Memang benar aku mahasiswa miskin yang sedang ketiban dua juta rupiah runtuh. Mudah kalau cuma mau menyerahkan enam ratus ribu rupiah ke kampus. Tapi aku juga masih harus membayar uang kos, uang listrik perbulan, melunasi hutang-hutang pada kawan, mentraktir teman miskin yang tidak mendapatkan beasiswa miskin, membeli buku bacaan kuliah dan ditambah lagi untuk kebutuhan hidup sehari-hari. Uang miskin yang dua juta ribu rupiah akan minus beberapa ratus rupiah.

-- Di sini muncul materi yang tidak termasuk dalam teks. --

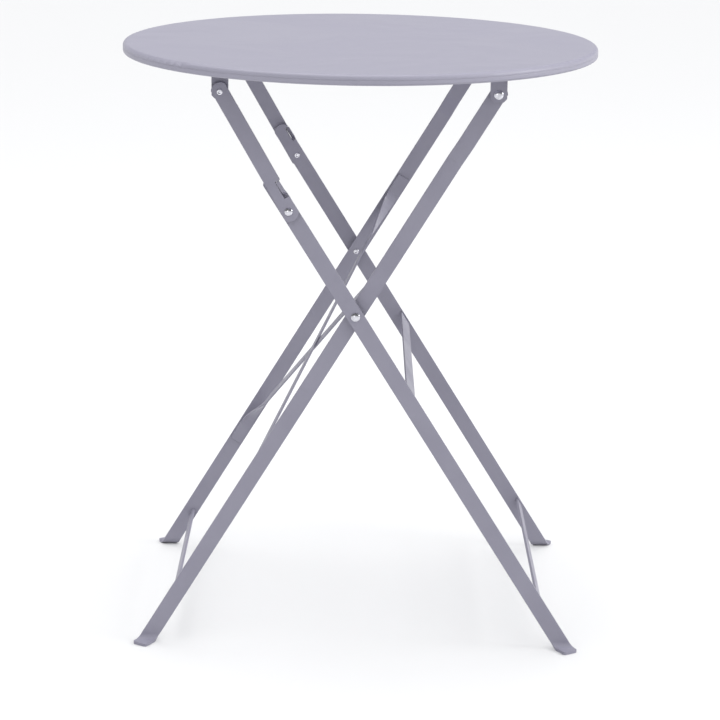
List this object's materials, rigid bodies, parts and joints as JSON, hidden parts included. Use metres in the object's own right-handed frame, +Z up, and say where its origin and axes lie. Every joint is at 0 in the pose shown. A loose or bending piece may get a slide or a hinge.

Lalu, masih haruskah kusamakan pendapat bahwa SPP kampusku adalah yang termurah? Ah…. berisik. Tapi aku mampu melunasinya.

Input KRS
KRS adalah Kartu Rancangan Studi. Input KRS adalah ngambil matakuliah sesukamu. Boleh banyak, boleh sedikit, boleh asal-asalan, boleh sembarangan. Yang penting kamu senang dengan matakuliah yang kamu ambil. Jika mengambil matakuliah yang tidak membuatmu senang, atau terpaksa, itu berarti karena kamu memang senang punya takdir buruk.
Semester genap ini aku ngambil 22 SKS. Sementara temanku hanya 10 SKS, enam SKS, dan ada juga yang sudah lulus munaqasah. Setiap kali bertemu dengan mereka-mereka yang kehabisan materi itu, aku selalu diejek sebagai mahasiswa baru dengan semangat menggelora ngambil matakuliah banyak-banyak. Katanya, mereka juga ingin membantu mengurangi beban SKS-ku yang terlalu berat untuk mahasiswa tua di semester tua.
Ah….. Brengsek! Kenapa mereka tidak mau menghargai usahaku untuk menjadi penutup para wisudawan, seperti Muhammad yang menjadi penutup para nabi.

Liburan kuliah
Aku tetap di Jogja. Orang rumah melarangku untuk pergi ke Bandung, karena musim hujan yang kejam, katanya. Karena banjir yang tak pandang orang, alasannya. Karena dunia yang selalu berbagi musibah pada siapa saja, larangnya.
Dan aku kecewa.
Aku berharap Februari tidak seperti Januari.